Re "2008's 'Bradley effect,' " Opinion, Oct. 2

I fear Patt Morrison has fallen prey to the myth of the "Bradley effect."

In Mayor Tom Bradley's gubernatorial runs, other effects negatively affected the outcome. Among them was lowered voter turnout in African American communities because of disenchantment with what was perceived as the mayor's close affiliation with the Democratic machine on the Westside of Los Angeles and in Sacramento.

In any event, it is specious to suggest that racism or an inability of whites to vote for an African American were the culprits. Bradley had strong support across demographic categories.

Those of us living in Los Angeles during his remarkable career know this.

Richard Newton

Meyer

Los Angeles

If anyone still seriously believes that Obama has any chance of being elected, he or she had better read, and reread, Morrison's excellent Op-Ed article.

If Bradley could not overcome the underlying anti-black sentiment in a liberal state like California, what chance does Obama have in the many red states of America? McCain is a sure thing!

Sam Councilman

Long Beach

It would be foolish to argue that racial discrimination no longer exists in the United States. But Morrison conveniently fails to address a reverse bias that will take place come the November presidential election.
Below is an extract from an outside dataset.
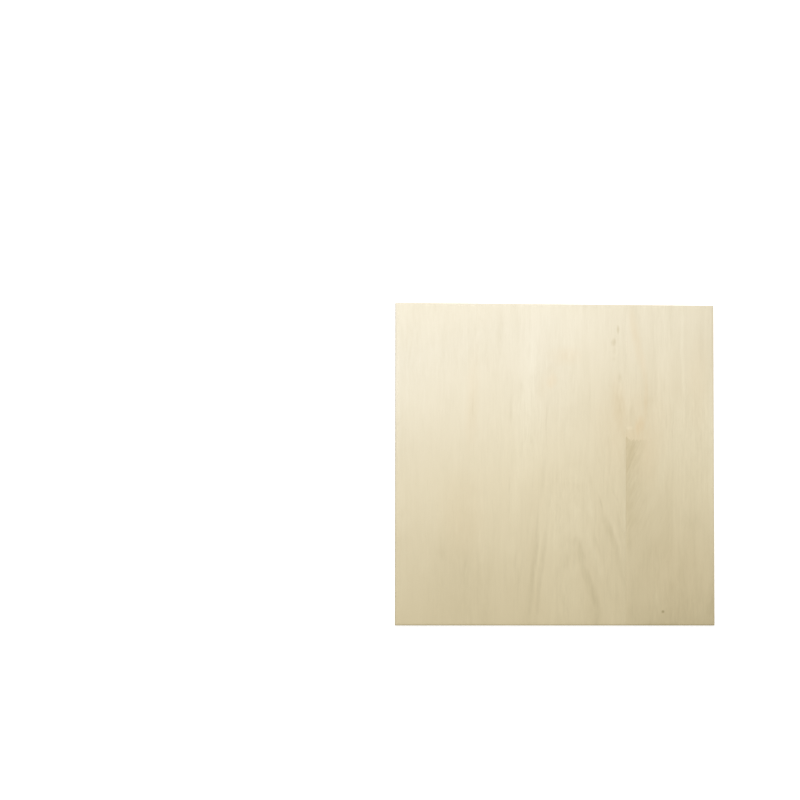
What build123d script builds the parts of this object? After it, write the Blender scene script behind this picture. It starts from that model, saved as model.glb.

According to the polls I have seen, over 90% of African Americans will be casting their votes for Obama. Surely not all African Americans are voting for him because of his preparedness to lead this country. Obama hasn't even completed a single term as a U.S. senator.

Is that not a form of discrimination? If over 90% of whites voted for Sen. John McCain, not only would the race be no contest but the U.S. would be seen worldwide as one of the most racist countries in the world.